In consumer gadget design we are much more advanced today but the principles are still universal. For example, there is almost global agreement that white and black are the high performance body colours for smart phones and tablets. It is also recognised that curved screen displays are superior, but should our laptops and tablets be bendy or should the curvature be engineered into the device at manufacture?

There is much room for debate and engineering argument in the field of input devices. Touch typing on touch screens? Maybe, if your fingertips are not too big and the screen’s virtual keyboard is the right size and you have some mechanism to hold the device firmly. Trouble is that seems to lead us to the laptop, which we should really regard as an antique. On the other hand, finger tapping on tablets seems to work quite well for commands and short text while a stylus can overcome any digital (finger-like) disproportion with a smart phone. It is very like a pen, funnily enough, and most children are still taught how to use them even today.

ICT today ranges from smart watches and other wearables to Google and Amazon data centres in steel containers in the deserts of America. The ones gathered round the skirts of Dublin are prettier, of course. But all of those often ugly data centres are the power generating stations of the Internet Age, without the tall chimneys to give the occasional glimpse of architectural beauty. Another way to view them is as giant industrial engine rooms but with a low electric hum to replace the deep bass reverberations of the past.

The point, as always, is to separate form and function, performance from appearance. Consumers love tech, especially in gadget and easy app form. That has translated into business and scientific and government ICT in an almost spectacular way in the last few decades. It began really with the Web, colour screens and WYSIWYG. Employers, HR departments and certainly CIOs today know better than to insist on supplying corporate clunkers. It is 100% Bring Your Own or certainly Choose Your Own.

Why is ‘shadow IT’ lurking anywhere? It is a reaction to bureaucratic insistence on conformity — accompanied by sloth and reluctance in giving users what they want or need. Note that shadow IT has never been accused of motivation like malice or corruption or embezzlement. It arises so that people and teams and even whole departments can perform better. Good staff want to work hard and do well. So give them the tech they want to use. Make it easy. The other kind of employee will want the fancy stuff anyway, so either way ‘standard issue corporate kit’ is a 20th century hangover.

On the other hand, standardisation and control is essential for any organisation. The key is to separate the core functions and permissions and privileges from the inessential and superficial. One of the obviously superior solutions, until something better comes along, is the software-defined separation of corporate functionality and data from the user’s personal stuff. Technology offers multiple paths to do that securely, from soft profiles/containers to dual SIMs, memory cards and encryption and multi-factor authentication.

On portable devices, form and function are attached but separate, easily managed but capable of transition from one to the other in seconds. Perhaps one to another may be next? Certainly most parents would welcome a three-profile smart device: business, personal and shared family.

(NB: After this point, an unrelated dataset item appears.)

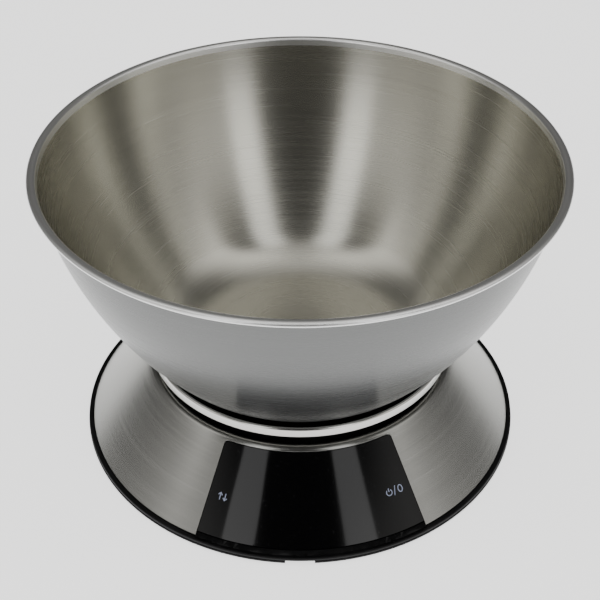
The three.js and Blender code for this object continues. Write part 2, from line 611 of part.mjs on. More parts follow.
function housingBosses() {
  const root = -CASE_DEPTH - MOULD / 2;
  const bosses = Object.values(CASE_SCREW_ANGLES).map(caseBoss);
  for (const side of [-1, 1]) {
    const boss = disc(BOARD_BOSS_R, -STACK.board + GAP, root, side * BOARD_SCREW_X, 0);
    bosses.push(onCone(boss, STACK_SLANT));
  }
  for (const angle of [UNIT_KEY_ANGLE, POWER_KEY_ANGLE]) {
    for (const v of [-KEY_POST_V, KEY_POST_V]) {
      const post = disc(KEY_POST_R, -KEY_BOARD_DEPTH + GAP, root, 0, v, SCREW_SEGMENTS);
      bosses.push(onCone(post, KEY_SLANT, angle));
    }
  }
  return bosses.map(insideOfCone);
}

function keyHole(angle) {
  return onCone(disc(KEY_R + GAP, -CASE_DEPTH - MOULD - PAST, PAST), KEY_SLANT, angle);
}

function displayWindow() {
  const w = LCD.w / 2 - LCD_BORDER;
  const h = LCD.h / 2 - LCD_BORDER;
  return onCone(block(-w, w, -h, h, -STACK.glass, MOULD), STACK_SLANT);
}

function caseScrewHole(angle) {
  const [x, y] = polar(CASE_SCREW_CIRCLE_R, angle);
  const top = PARTING_Z + CASE_BOSS_RISE + CASE_SCREW_BITE + GAP;
  return disc(CASE_SCREW_R + CASE_SCREW_HOLE_SLACK, 0, top, x, y, SCREW_SEGMENTS);
}

function boardScrewHole(side) {
  const end = -STACK.board + BOARD_SCREW_BITE + GAP;
  const r = BOARD_SCREW_R + CASE_SCREW_HOLE_SLACK;
  return onCone(disc(r, -STACK.board - PAST, end, side * BOARD_SCREW_X, 0, SCREW_SEGMENTS), STACK_SLANT);
}

// Lets the support's boss through the well's floor, with room for its corners.
function wellHole() {
  const r = Math.hypot(SPACER_LENGTH / 2, BOSS_HALF_WIDTH) + 4 * GAP;
  return disc(r, WELL_FLOOR_Z - MOULD - PAST, WELL_FLOOR_Z + PAST, SPACER_X, 0);
}

function upperHousing() {
  const added = [panelChin(), ...housingBosses()];
  const cuts = [
    keyHole(UNIT_KEY_ANGLE), keyHole(POWER_KEY_ANGLE), displayWindow(), wellHole(),
    boardScrewHole(-1), boardScrewHole(1), ...Object.values(CASE_SCREW_ANGLES).map(caseScrewHole),
  ];
  const whole = added.reduce((shell, piece) => shell.add(piece), casingShell());
  return cuts.reduce((shell, cut) => shell.subtract(cut), whole);
}

// ---------------------------------------------------------------- display and boards
function lcdFrame() {
  const { wall, lip, front } = LCD_FRAME;
  const back = -STACK.board + GAP;
  const face = -LCD_FRAME_DEPTH;
  const inset = (by, z0, z1) =>
    block(by - FRAME_W / 2, FRAME_W / 2 - by, by - FRAME_H / 2, FRAME_H / 2 - by, z0, z1);
  const frame = inset(0, back, face)
    .subtract(inset(wall, back - PAST, face - front))
    .subtract(inset(lip, back - PAST, face + PAST));
  return onCone(frame, STACK_SLANT);
}

function lcdModule() {
  const front = -STACK.glass;
  const back = front - LCD.t;
  const middle = (front + back) / 2;
  const rear = block(-LCD.w / 2, LCD.w / 2, -LCD.h / 2, LCD.h / 2, back, middle);
  const top = block(-LCD.w / 2, LCD.w / 2, -LCD.h / 2, LCD.h / 2 - LCD.ledge,
    middle - LCD.t / 8, front);
  return onCone(rear.add(top), STACK_SLANT);
}

function lcdStrip() {
  const { inset, h, t, margin } = LCD_STRIP;
  const u = LCD.w / 2 - inset;
  const v = LCD.h / 2 - margin;
  return onCone(block(-u, u, v - h, v, -STACK.strip - t, -STACK.strip), STACK_SLANT);
}

function mainBoard() {
  const hole = (side) => disc(BOARD_SCREW_R + SCREW_SLACK, -STACK_BACK - PAST, -STACK.board + PAST,
    side * BOARD_SCREW_X, 0, SCREW_SEGMENTS);
  const board = block(-BOARD_W / 2, BOARD_W / 2, -BOARD_H / 2, BOARD_H / 2, -STACK_BACK, -STACK.board);
  return onCone(board.subtract(hole(-1)).subtract(hole(1)), STACK_SLANT);
}

function boardScrew(side) {
  const shank = BOARD.t + GAP + BOARD_SCREW_BITE;
  return onCone(screw(BOARD_SCREW_HEAD_R, BOARD_SCREW_HEAD, BOARD_SCREW_R, shank,
    side * BOARD_SCREW_X, 0, -STACK_BACK - GAP, false), STACK_SLANT);
}

function chipCover() {
  const dome = new THREE.CylinderGeometry(CHIP.r, CHIP.r * CHIP.taper, CHIP.t, SMALL_SEGMENTS)
    .rotateX(Math.PI / 2).translate(CHIP.x, 0, -STACK_BACK - GAP - CHIP.t / 2);
  return onCone(toSolid(dome), STACK_SLANT);
}

// ---------------------------------------------------------------- keys
function keyPlunger(angle) {
  const stem = disc(KEY_R, -KEY_END, -KEY_DEPTH);
  const flangeTop = -CASE_DEPTH - MOULD - KEY_FLANGE_GAP;
  return onCone(stem.add(disc(KEY_FLANGE_R, flangeTop - KEY_FLANGE, flangeTop)), KEY_SLANT, angle);
}

function keySwitch(angle) {
  const { w, t, buttonR, button } = SWITCH;
  const top = -SWITCH_DEPTH;
  const body = block(-w / 2, w / 2, -w / 2, w / 2, top - button - t, top - button);
  const knob = disc(buttonR, top - button - t / 4, top, 0, 0, SCREW_SEGMENTS);
  return onCone(body.add(knob), KEY_SLANT, angle);
}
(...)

Anyone who has seen a sub-three-year-old master a tablet will know why.

In employment and business, this is the way of the smart present and inevitable future. In many respects, that is what the Internet, data centres and the resulting clouds offer — the power and the functionality is inside, the interface for the individual user or end point is separate and needs only the essential functionality for authentication and access. The human user needs a display screen and some form of input device. Other growing forms of digital linking include organisation to organisation, system to system or Internet of Things where the end points may be intelligent independent devices or relatively dumb sensors and data loggers like SCADA.

Personal and domestic devices, including the coming era of autonomous vehicles, will continue to marry style and performance more closely. Our self-driving cars, trucks, trains, planes and ships, drones in the air and under water, not to mention our home and industrial robots, will continue to be the market battlegrounds of designers. We will certainly want our domestic robots to be aesthetically pleasing as well as high-performance—maybe not at the level of Eva in Ex Machina, but perhaps R2D2 or even Aibo. The Roomba, on the other hand, could do with some go faster stripes.

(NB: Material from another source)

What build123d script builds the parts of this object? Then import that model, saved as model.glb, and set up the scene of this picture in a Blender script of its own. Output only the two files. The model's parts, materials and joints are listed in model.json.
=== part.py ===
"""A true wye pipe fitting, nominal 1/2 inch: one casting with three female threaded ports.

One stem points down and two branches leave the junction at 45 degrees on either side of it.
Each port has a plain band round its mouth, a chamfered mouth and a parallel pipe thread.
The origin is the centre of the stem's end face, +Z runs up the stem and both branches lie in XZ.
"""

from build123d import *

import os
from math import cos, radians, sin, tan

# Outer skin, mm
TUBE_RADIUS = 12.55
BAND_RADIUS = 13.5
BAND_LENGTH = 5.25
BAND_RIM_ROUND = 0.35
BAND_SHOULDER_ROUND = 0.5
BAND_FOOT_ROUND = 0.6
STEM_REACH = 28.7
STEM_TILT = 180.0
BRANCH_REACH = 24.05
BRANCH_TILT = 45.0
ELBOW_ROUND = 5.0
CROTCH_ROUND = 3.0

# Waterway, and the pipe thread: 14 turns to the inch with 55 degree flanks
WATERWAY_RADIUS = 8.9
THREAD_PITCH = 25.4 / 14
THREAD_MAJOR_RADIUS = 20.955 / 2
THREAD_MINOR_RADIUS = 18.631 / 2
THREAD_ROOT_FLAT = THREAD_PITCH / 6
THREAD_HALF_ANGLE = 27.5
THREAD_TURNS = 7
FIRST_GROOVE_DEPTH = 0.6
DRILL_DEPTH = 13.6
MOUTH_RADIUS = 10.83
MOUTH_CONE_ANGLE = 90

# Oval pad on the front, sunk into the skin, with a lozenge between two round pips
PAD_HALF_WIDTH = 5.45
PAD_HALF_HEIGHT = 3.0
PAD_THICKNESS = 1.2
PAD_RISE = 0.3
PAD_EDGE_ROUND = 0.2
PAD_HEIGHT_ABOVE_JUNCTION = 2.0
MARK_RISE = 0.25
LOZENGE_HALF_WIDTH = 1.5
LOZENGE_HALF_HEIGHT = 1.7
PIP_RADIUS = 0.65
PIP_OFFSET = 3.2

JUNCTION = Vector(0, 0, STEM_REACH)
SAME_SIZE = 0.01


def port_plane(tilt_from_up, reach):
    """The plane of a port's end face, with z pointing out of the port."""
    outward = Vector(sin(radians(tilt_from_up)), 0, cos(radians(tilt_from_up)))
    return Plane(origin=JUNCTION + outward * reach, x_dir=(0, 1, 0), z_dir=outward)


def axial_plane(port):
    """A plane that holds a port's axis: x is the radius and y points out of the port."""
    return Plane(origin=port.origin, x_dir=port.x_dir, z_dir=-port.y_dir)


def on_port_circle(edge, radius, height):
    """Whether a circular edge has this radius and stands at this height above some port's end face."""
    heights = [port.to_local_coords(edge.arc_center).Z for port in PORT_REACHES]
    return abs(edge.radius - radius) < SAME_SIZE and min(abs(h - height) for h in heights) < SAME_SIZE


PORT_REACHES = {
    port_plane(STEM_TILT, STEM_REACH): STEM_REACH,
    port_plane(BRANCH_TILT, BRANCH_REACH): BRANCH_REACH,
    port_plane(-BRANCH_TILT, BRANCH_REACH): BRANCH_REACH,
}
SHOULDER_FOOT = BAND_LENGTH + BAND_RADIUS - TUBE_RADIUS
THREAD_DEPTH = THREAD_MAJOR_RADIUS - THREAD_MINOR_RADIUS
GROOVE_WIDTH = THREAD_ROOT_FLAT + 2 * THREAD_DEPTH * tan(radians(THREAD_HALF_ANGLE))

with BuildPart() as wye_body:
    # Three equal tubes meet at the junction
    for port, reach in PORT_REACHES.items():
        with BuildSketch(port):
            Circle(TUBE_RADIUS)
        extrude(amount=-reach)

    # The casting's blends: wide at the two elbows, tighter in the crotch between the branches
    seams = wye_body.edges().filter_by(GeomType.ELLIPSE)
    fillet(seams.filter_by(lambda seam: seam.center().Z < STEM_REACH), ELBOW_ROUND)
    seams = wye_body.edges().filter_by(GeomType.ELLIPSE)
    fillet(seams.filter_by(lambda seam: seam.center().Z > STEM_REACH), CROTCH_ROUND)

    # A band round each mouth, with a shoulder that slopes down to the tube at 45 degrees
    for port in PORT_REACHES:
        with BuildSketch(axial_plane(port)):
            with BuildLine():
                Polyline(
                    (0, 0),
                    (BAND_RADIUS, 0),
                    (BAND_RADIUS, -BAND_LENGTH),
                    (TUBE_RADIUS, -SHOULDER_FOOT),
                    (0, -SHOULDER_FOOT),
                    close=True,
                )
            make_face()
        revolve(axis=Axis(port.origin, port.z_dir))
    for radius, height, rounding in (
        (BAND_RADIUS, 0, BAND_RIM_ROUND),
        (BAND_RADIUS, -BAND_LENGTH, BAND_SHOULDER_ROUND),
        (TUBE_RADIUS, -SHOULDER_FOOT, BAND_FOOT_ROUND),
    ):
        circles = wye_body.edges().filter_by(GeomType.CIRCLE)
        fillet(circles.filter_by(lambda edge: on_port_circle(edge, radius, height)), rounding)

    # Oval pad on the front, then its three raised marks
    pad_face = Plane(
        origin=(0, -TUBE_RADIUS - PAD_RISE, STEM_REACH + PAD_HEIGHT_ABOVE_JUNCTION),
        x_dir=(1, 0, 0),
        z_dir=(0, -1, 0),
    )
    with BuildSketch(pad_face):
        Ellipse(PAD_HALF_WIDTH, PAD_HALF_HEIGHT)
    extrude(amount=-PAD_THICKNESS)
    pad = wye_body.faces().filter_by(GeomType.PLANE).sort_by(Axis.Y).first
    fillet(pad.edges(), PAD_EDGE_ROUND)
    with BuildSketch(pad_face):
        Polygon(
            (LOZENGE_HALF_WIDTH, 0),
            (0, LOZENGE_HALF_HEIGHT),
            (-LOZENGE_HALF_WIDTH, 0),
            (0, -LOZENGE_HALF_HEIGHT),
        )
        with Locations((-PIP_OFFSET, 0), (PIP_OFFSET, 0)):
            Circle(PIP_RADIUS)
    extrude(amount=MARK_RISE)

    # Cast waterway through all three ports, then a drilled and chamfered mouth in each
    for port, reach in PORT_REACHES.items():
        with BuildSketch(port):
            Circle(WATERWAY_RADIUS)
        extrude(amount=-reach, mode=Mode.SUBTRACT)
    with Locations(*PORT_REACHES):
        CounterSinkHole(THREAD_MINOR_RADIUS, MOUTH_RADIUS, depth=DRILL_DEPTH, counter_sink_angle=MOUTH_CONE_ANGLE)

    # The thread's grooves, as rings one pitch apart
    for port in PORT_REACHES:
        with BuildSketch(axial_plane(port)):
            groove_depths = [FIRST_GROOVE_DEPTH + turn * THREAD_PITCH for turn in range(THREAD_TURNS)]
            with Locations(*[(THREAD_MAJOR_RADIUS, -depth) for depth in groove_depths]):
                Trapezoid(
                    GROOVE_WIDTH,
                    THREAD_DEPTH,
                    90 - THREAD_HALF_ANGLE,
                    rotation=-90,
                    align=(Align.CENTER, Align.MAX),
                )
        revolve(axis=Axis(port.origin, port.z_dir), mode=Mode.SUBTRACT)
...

But it will still be what is inside that counts in almost all high tech devices. That in turn may be split in functional terms. Obviously, the individual device must have enough functionality, even intelligence as AI is distributed like an operating system, to perform its tasks and role. But in most cases there will also be a central resource of data and ‘experience’ to complement the autonomous elements. We can assume that smart house robots will take new counter top gadgets in their stride, like a future equivalent of the Nutribullet. Besides, they will be able to consult the manual wirelessly, one of the many local manifestations of the IoT. On the other hand, your home distillery or brewery, involving as it will organic and variable raw materials, may trigger consultation with the relevant Master Brewer resource to ensure the perfect pint.

In work it will be similar, something that is already an inexorable trend. Your mobile or desktop device just does not need to be much more than a smart terminal. The serious applications and computing, data storage and certainly security can be at the corporate head end. The device you use has to have the connectivity and interface capability, but anything on top of that is either for personal use and convenience or for specialist tasks. The field sales person may need a presentation screen or projector, for example, but the content can come through the smart phone or tablet. A field inspector or technician may have a full ‘helmet’ style device, allowing two-way video or even VR communications while allowing hands-free operation of tools or other local devices.

So the development of devices will and should continue apace, in engineering, aesthetics and market appeal. The range of specialist choices will also expand hugely and it is probably that all users will be multi-device. The screen of choice for the task or activity will continue to be the principal deciding factor. But the salient point is that for the foreseeable future, cloud is just the current metaphor for the centralisation of the compute power and data storage. Local devices for the most part already need just the connectivity — and of course those go faster stripes for performance.